Seven Individuals and Five Corporations Sentenced for Health Care Fraud and Conspiracy to Commit Health Care Fraud
|U.S. Attorney’s Office January 11, 2013|
NEW ORLEANS—Dr. Jack Voight, age 81, of Metairie, Louisiana, and Ernestine Girod, age 47, of Gretna, Louisiana, were sentenced today by U.S. District Court Judge Lance M. Africk for their roles in a sweeping health care fraud scheme, announced U.S. Attorney Dana J. Boente. Voight was sentenced to 24 months’ imprisonment followed by 13 months of home confinement and ordered to immediately pay a $25,000 fine. Girod was sentenced to six months in a halfway house.
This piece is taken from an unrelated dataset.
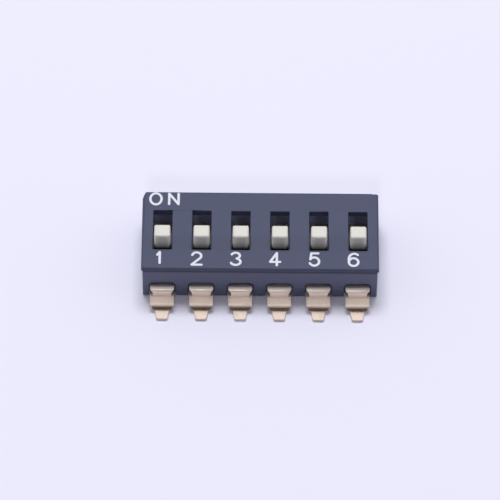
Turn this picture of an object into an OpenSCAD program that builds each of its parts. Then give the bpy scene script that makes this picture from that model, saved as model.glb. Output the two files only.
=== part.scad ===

On December 6 and 7, 2012, five individuals and the corporations they owned were sentenced for their roles in the health care fraud and money laundering scheme. Daria Litvinova, age 25, of Metairie, Louisiana, was sentenced to 20 months’ imprisonment for conspiracy to commit health care fraud. Vadim Mysak, age 25, of Kenner, Louisiana, was sentenced to 49 months’ imprisonment for conspiracy to commit health care fraud and money laundering. Two Louisiana corporations, Metairie Health Care Inc., owned by Litvinova, and New Millennium Medical Group Inc., owned by Mysak, were sentenced to five years’ probation for conspiracy to commit health care fraud. Anna Aivazova, age 43, of Sherman Oaks, California, was sentenced to 30 months’ imprisonment for conspiracy to commit health care fraud. Her company, Solo Lucky, a California corporation, was sentenced to five years’ probation for its role in the fraudulent billing scheme. Artem Gasparyan, age 56, of Metairie, Louisiana, was sentenced to 37 months’ imprisonment for conspiracy to commit health care fraud. Aram Khlgatian, age 56, of Metairie, Louisiana, was sentenced to 108 months’ imprisonment for health care fraud. Health Plus Consulting Inc. and Saturn Medical Group, both Louisiana corporations, were sentenced to five years’ probation for conspiracy to commit health care fraud.
According to the superseding indictment, all the defendants participated in a criminal organization for the purpose of fraudulently billing Medicare and Medicaid. Recruiters such as Girod found patients to bring to the indicted medical clinics for medical tests that were not performed and not medically necessary. The clinics’ patients were moved between the various clinics and repeatedly underwent the same unnecessary tests. According to the superseding indictment, the doctors, including Voight, gave the patients prescriptions for drugs, usually narcotics, for their cooperation, and the recruiters were provided cash and prescription drugs for their services. Thereafter, bills for the false and unnecessary services were submitted to Medicaid and Medicare by Solo Lucky, a medical claims processing and billing company owned by Aivazova, that worked with most of the indicted New Orleans-area clinics. In return, Aivazova was paid a fee for each amount billed.
Once Medicare and Medicaid paid the clinics, Mysak conspired with another individual to engage in a series of financial transactions designed to disguise the fact that they had obtained the money unlawfully and hide the funds from Medicare and Medicaid. In particular, Mysak purchased used medical equipment on behalf of the medical clinics from a California medical equipment company. The prices Mysak paid for the used medical equipment was significantly more than the value of the medical equipment. Often brand new medical equipment could have been purchased for much less than Mysak and the medical clinics paid for the used equipment. Mysak also paid exorbitant repair fees to supposedly repair the already outdated equipment when the repairs never actually happened. In total, the clinics, through Mysak and others, paid the California co-conspirator more than $2,700,000 between January 2009 and April 2011.
All the defendants were ordered to pay restitution to Medicare and Medicaid for all money they received in the fraudulent scheme totaling more than $9 million.
“The integrity of Medicare and Medicaid payments is a priority of the Department of Justice,” said U.S. Attorney Dana J. Boente. “This office will continue its vigilant investigations and prosecutions of those who attempt to defraud the health care system.”
“This aggressive multi-agency effort has dismantled a significant health care fraud operation and sends a clear message to those who rob taxpayer dollars and exploit vulnerable residents that depend on Medicaid and Medicare for care,” added Louisiana State Attorney General Buddy Caldwell.
Sentencing on Dr. Jerry Haskin and Dr. Yelena Ivanova, two other physicians involved in the scheme, is schedule for January 24, 2013.
The investigation was conducted by special agents of the Federal Bureau of Investigation; the U.S. Department of Health and Human Services, Office of Inspector General; and the Louisiana Department of Justice, Medicaid Fraud Control Unit. The case is being prosecuted by Assistant U.S. Attorneys Patrice Harris Sullivan, G. Dall Kammer, Jordan Ginsberg, and Juliana Etland.